The Fed’s lesson also makes a series of wildly inaccurate statements intended to convince students that the Fed is both helpful and necessary. “Explain that for a long time [after the second American central bank was shut down], the United States did not have a central bank, and the U.S. economy experienced many financial panics and economic problems as a result,” it falsely alleged, carefully omitting the fact that the biggest financial panic and economic problem — the Great Depression — was directly attributable to the Fed’s policies.

To its credit, the course outline does explain the dangers of printing too much money, even offering Zimbabwe’s wild hyperinflation as an example of what can happen. It also explains that the Fed’s currency is backed by nothing but the power of official coercion.

“Money used by the United States, and other modern economies, is called fiat money because it is not backed by gold or other valuable commodities,” it admits. “The value of fiat money comes from being endorsed by the government and it has exchange value.”

However, the Fed also instructs teachers to offer students a highly controversial — many economists would even say inaccurate — definition of inflation. “Explain that the inflation rate is the percent change in the price level of goods and services from one time period to another,” the curriculum demands. “Define inflation as a general, sustained upward movement of prices for goods and services in the economy.”

It then proceeds to define “price stability” — one of the Fed’s missions as defined by Congress — as “low and stable inflation.” Incredibly, the Fed also manages to get the relationship between true inflation — an expansion of the currency supply — and price increases entirely wrong. “Inflation is an increase in the overall price level that reduces the value of money,” it falsely claims.

In another section, however, it offers a more truthful version. “In the long run, inflation results from increases in a nation’s money supply that exceeds increases in its output of goods and services,” the course plan tells teachers.

But then, it makes a complete mockery of the truth, absurdly claiming that the Fed “regulates the value of money by making sure that the growth of the money supply does not exceed the ability of the economy to produce goods and services.” In reality, of course, Federal Reserve Notes (known as “dollars”) have lost more than 95 percent of their value since the central bank was created in 1913.

Beyond misleading students on the Fed and inflation, the course also offers an extraordinarily deceptive view of the Constitution and the powers it allegedly grants to Congress. It claims in the "answer key," for example, that the power to lay and collect taxes implies that the federal government can constitutionally “use tax revenues to fund public schools, health, and housing programs” and “require states to meet certain conditions to qualify for federal funding.”

Then there is the power to “regulate commerce.” The Fed’s lesson claims the authority — originally granted to prevent protectionism and trade barriers among the states — allows Congress to regulate banking, establish a minimum wage, ban “discrimination in workplaces and public facilities,” pass laws “protecting the disabled,” and more.
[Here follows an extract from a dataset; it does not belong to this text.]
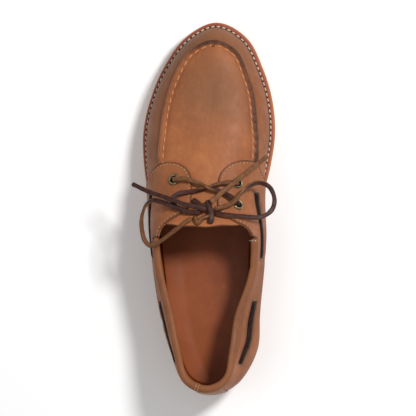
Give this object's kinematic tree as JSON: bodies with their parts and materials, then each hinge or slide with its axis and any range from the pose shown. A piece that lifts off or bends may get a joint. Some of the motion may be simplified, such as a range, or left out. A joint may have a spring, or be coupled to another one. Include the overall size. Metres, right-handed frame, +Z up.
{
  "type": "boat shoe",
  "caption": "Low leather boat shoe with a raised moc seam round the apron, eyelet tabs, a leather lace through the sides tied in a bow, and a flat rubber sole.",
  "frame": {"origin": "on the floor under the middle of the shoe's box", "axes": "+X towards the inner side of the left foot, +Y towards the toe, +Z up"},
  "size_m": [0.116, 0.3, 0.0841],
  "materials": {
    "outsole_rubber": "matt tan rubber",
    "midsole_rubber": "matt red-brown rubber welt",
    "insole_leather": "smooth brown lining leather",
    "upper_leather": "waxed tan leather, burnished at the seams",
    "lace_leather": "dark brown rawhide with a faint sheen",
    "eyelet_brass": "dull antique brass"
  },
  "bodies": {
    "root": {"outsole": "outsole_rubber", "midsole": "midsole_rubber", "insole": "insole_leather", "upper": "upper_leather", "tongue": "upper_leather", "quarter_lateral": "upper_leather", "quarter_medial": "upper_leather", "heel_tab": "upper_leather", "collar_roll": "upper_leather", "eyelet_lateral_front": "eyelet_brass", "eyelet_lateral_rear": "eyelet_brass", "eyelet_medial_front": "eyelet_brass", "eyelet_medial_rear": "eyelet_brass", "side_lace_lateral_rear": "lace_leather", "side_lace_lateral_front": "lace_leather", "side_lace_medial_rear": "lace_leather", "side_lace_medial_front": "lace_leather", "lace_cross": "lace_leather", "lace_knot": "lace_leather", "lace_loop_left": "lace_leather", "lace_end_left": "lace_leather", "lace_loop_right": "lace_leather", "lace_end_right": "lace_leather"}
  },
  "joints": []
}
Essentially, according to the view presented in the Fed’s lesson plan at least, the “elastic” clause of the Constitution allows government to do virtually anything. 

“The old Soviet Union, as well as 1930s Nazi Germany, understood the importance of indoctrinating the younger generations into the ideologies of the ruling party's policies and doctrines to ensure the future of their cause,” noted Kenneth Schortgen, Jr. with the Finance Examiner in an article about the Fed’s latest PR ploy. “That basis for focusing on education has now been grasped by the Federal Reserve.”
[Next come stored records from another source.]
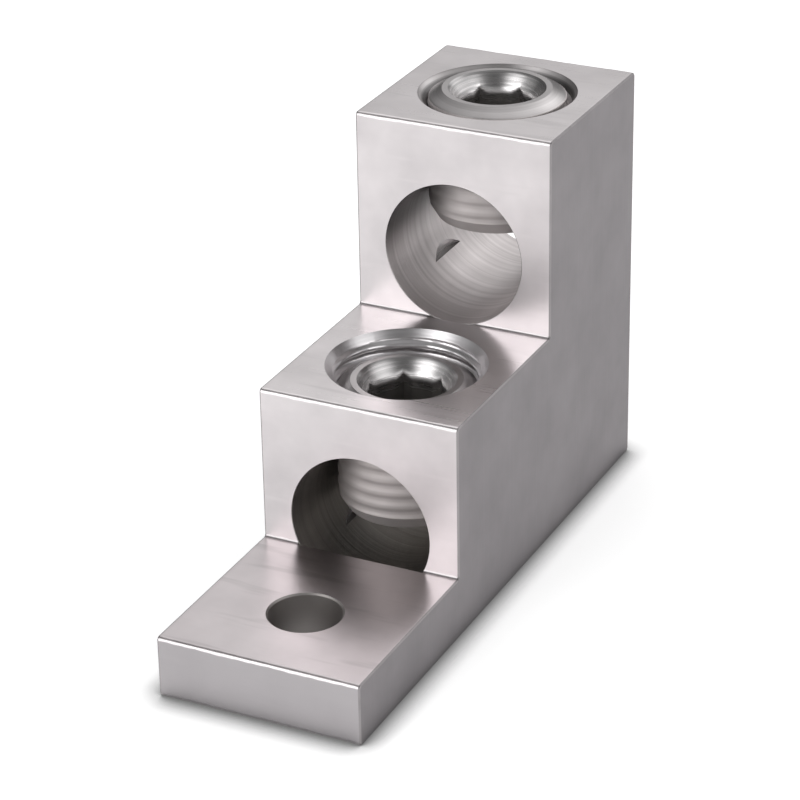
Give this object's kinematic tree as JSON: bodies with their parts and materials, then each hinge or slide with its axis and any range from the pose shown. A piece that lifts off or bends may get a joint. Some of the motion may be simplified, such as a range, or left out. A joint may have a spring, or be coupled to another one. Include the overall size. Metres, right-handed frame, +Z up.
{
  "type": "mechanical lug",
  "caption": "Stepped aluminium cable lug with a flat stud tongue, stacked conductor bores and hex-socket set screws that clamp the conductors.",
  "frame": {"origin": "centre of the stud hole, on the bottom face of the tongue", "axes": "+Z up along the stud hole, +Y from the tongue to the back where the conductors enter, +X across the width"},
  "size_m": [0.0382, 0.1165, 0.079],
  "materials": {
    "tin_plated_block": "satin",
    "tin_plated_screw": "satin"
  },
  "bodies": {
    "block": {"lug_body": "tin_plated_block"},
    "upper_screw": {"upper_set_screw": "tin_plated_screw"},
    "lower_screw": {"lower_set_screw": "tin_plated_screw"}
  },
  "joints": [
    {"name": "upper_screw_travel", "type": "slide", "parent": "block", "child": "upper_screw", "axis": [0, 0, 1], "range_m": [-0.008, 0.012]},
    {"name": "lower_screw_travel", "type": "slide", "parent": "block", "child": "lower_screw", "axis": [0, 0, 1], "range_m": [-0.003, 0.017]}
  ]
}
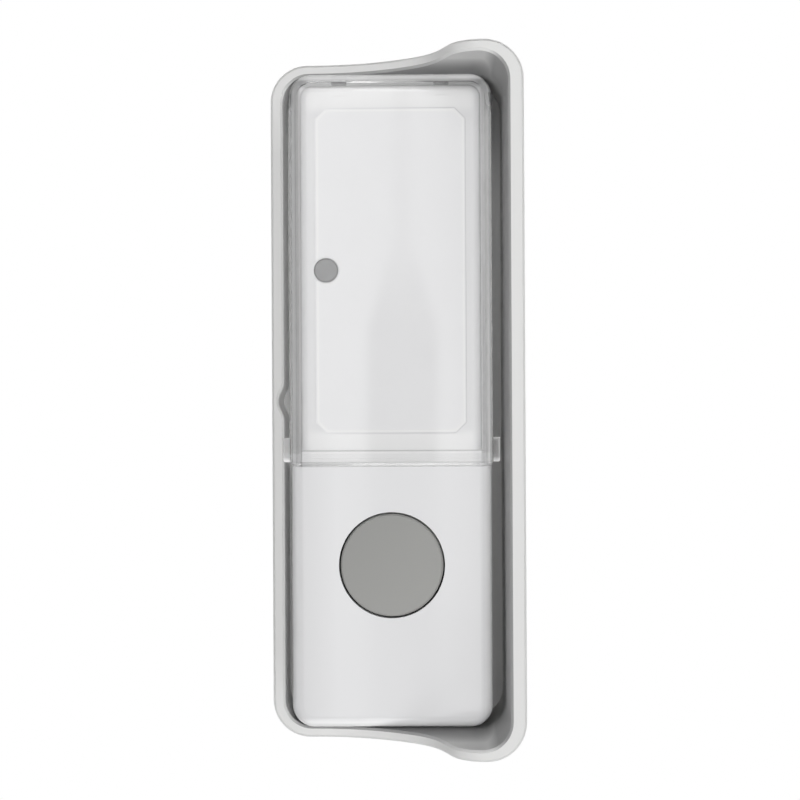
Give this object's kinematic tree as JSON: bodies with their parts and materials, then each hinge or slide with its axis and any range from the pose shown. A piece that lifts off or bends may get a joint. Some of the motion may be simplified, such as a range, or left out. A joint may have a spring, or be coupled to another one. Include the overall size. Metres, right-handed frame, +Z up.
{
  "type": "wireless doorbell push",
  "caption": "Slim wireless doorbell push with a name card under a clear hinged cover and a round button, seated in a wall tray with a low and a tall side.",
  "frame": {"origin": "on the tray's flat back, on the push's centre line and halfway up", "axes": "+Y into the wall, out of the tray's back; +Z up along the push; +X to the right, towards the tall wall"},
  "size_m": [0.0499, 0.0358, 0.136],
  "materials": {
    "tray_plastic": "light grey satin moulding",
    "casing_plastic": "white gloss moulding",
    "clear_plastic": "clear gloss moulding",
    "card": "plain white card",
    "lens_plastic": "smoky translucent plastic",
    "led_plastic": "clear epoxy",
    "button_plastic": "mid grey satin moulding",
    "seal_rubber": "black rubber",
    "inner_plastic": "white moulding",
    "foam": "grey foam",
    "board": "green solder mask",
    "screw_steel": "zinc plated",
    "black_plastic": "black moulding",
    "plate_steel": "tinned steel",
    "plunger_plastic": "black moulding",
    "cell_steel": "nickel plated steel",
    "contact_steel": "nickel plated spring steel",
    "chip_plastic": "black moulding compound",
    "can_steel": "drawn can",
    "chip_ceramic": "ceramic",
    "antenna_wire": "tinned copper strip"
  },
  "bodies": {
    "tray": {"wall_tray": "tray_plastic", "mounting_pads": "foam", "base_plate": "inner_plastic", "front_casing": "casing_plastic", "name_card": "card", "indicator_lens": "lens_plastic", "indicator_led": "led_plastic", "circuit_board": "board", "board_screws": "screw_steel", "switch_body": "black_plastic", "switch_plate": "plate_steel", "battery_holder": "black_plastic", "battery_cell": "cell_steel", "positive_contact": "contact_steel", "negative_contact": "contact_steel", "transmitter_chip": "chip_plastic", "encoder_chip": "chip_plastic", "crystal": "can_steel", "chip_parts": "chip_ceramic", "antenna_loop": "antenna_wire"},
    "button": {"push_button": "button_plastic", "button_seal": "seal_rubber"},
    "plunger": {"switch_plunger": "plunger_plastic"},
    "cover": {"name_cover": "clear_plastic"}
  },
  "joints": [
    {"name": "button_press", "type": "slide", "parent": "tray", "child": "button", "axis": [0, 1, 0], "range_m": [0, 0.0006], "stiffness_N_per_m": 1200, "springref_m": -0.0004},
    {"name": "plunger_press", "type": "slide", "parent": "tray", "child": "plunger", "axis": [0, 1, 0], "range_m": [0, 0.0003]},
    {"name": "cover_hinge", "type": "hinge", "parent": "tray", "child": "cover", "pos_m": [0, -0.0154, 0.06265], "axis": [-1, 0, 0], "range_deg": [0, 22]}
  ],
  "couplings": [
    {"joint": "plunger_press", "follows": "button_press", "ratio": 0.5}
  ]
}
One glaring omission in the Fed’s “economic education” plans, Schortgen pointed out, is the vehement opposition to the central bank by many of America’s Founding Fathers, Presidents, and top financiers throughout history. Thomas Jefferson and Andrew Jackson, for example, were famous for their opposition to central banking. And countless experts throughout American history have argued that the Constitution prohibits the creation of such institutions. 

“As the education system in America becomes more of a breeding ground for social changes, the Federal Reserve appears to be jumping on board with an education plan of its own to counter and indoctrinate young students on its importance in controlling monetary policy for the nation,” Schortgen wrote. “Since its inception, the central bank has struggled to fight against the words of dead Presidents and historical figures on the evils of its mechanisms, but now it has found a ripe audience in an education system that in many cases, is throwing away old teachings and paradigms and embracing new ones.”

As pressure on the Fed and its debt-based fiat currency continues to build, analysts expect more and more propaganda gimmicks to emerge defending the monetary status quo. But judging by the growing tsunami of outrage over the cartel’s multi-trillion-dollar bank bailouts, its widespread manipulation of markets, and the accelerating decline of the currency's value, it may be too late.